Seattle is progressive. Often, we take pride in being “Seattleites” over “Americans.” We’re a city made up of forward thinkers who reject social constructs or paradigms that negatively impact others, such as wage inequity fueled by race or gender. Right?? How can we be so progressive and still suffer from the worst gender wage gap in the country?
“When I was first employed, I was actually pretty surprised,” said Ben Enfield, a Structural Plans Engineer for the City of Seattle, referring to the fact that the City does not offer paid parental leave for new fathers to its employees. “[Seattle is] a pretty progressive city — it doesn’t mean there aren’t oversights.”
But next month Seattle might become one of the first cities in the country to offer paid parental leave to its male employees. A public informational meeting on the issue is planned for tonight at 6pm at the Langston Hughes Performing Arts Institute.
In early 2013, the National Partnership for Women and Families published an analysis of 2012 U.S. Census Bureau data, attributing the largest wage gap out of all the top 50 metropolitan cities in the country to Seattle, with women earning 73 cents to men’s dollar — men making an annual average of $16,343 more than women. Meanwhile, women bring in the primary income in over a third of Seattle households, many of which fall below the poverty line.
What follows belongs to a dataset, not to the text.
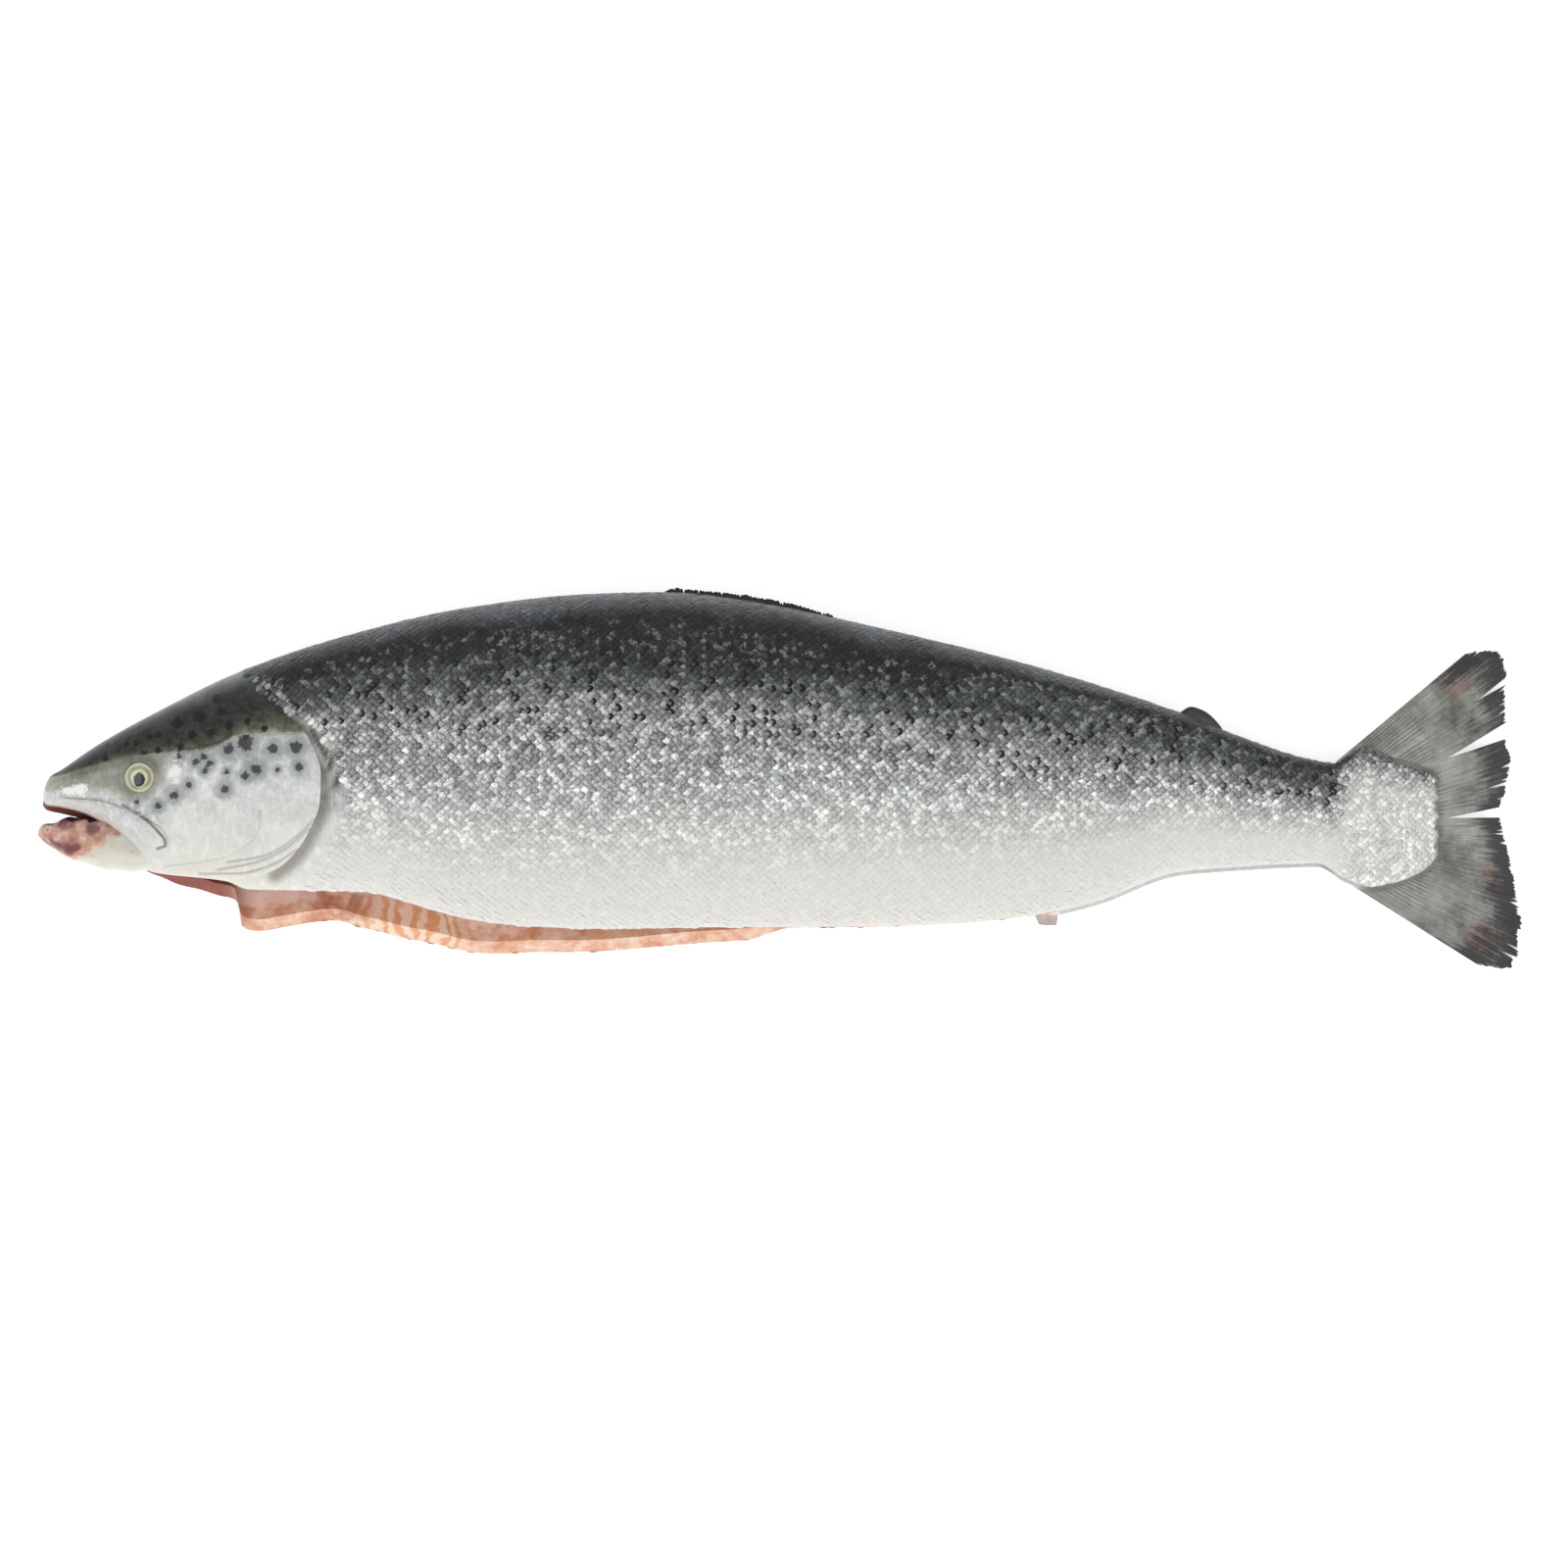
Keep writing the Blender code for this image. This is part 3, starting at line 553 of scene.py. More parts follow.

City of Seattle employee specific data didn’t look much better, so the City Council began to create a paid parental leave policy for city employees. The U.S. is one of only three countries worldwide that doesn’t have some sort of government-mandated paid parental leave.
“If we put this policy into place — which we will,” Council Member Jean Godden said, “we will be one of the very few municipalities [within the U.S.] that has such a policy.”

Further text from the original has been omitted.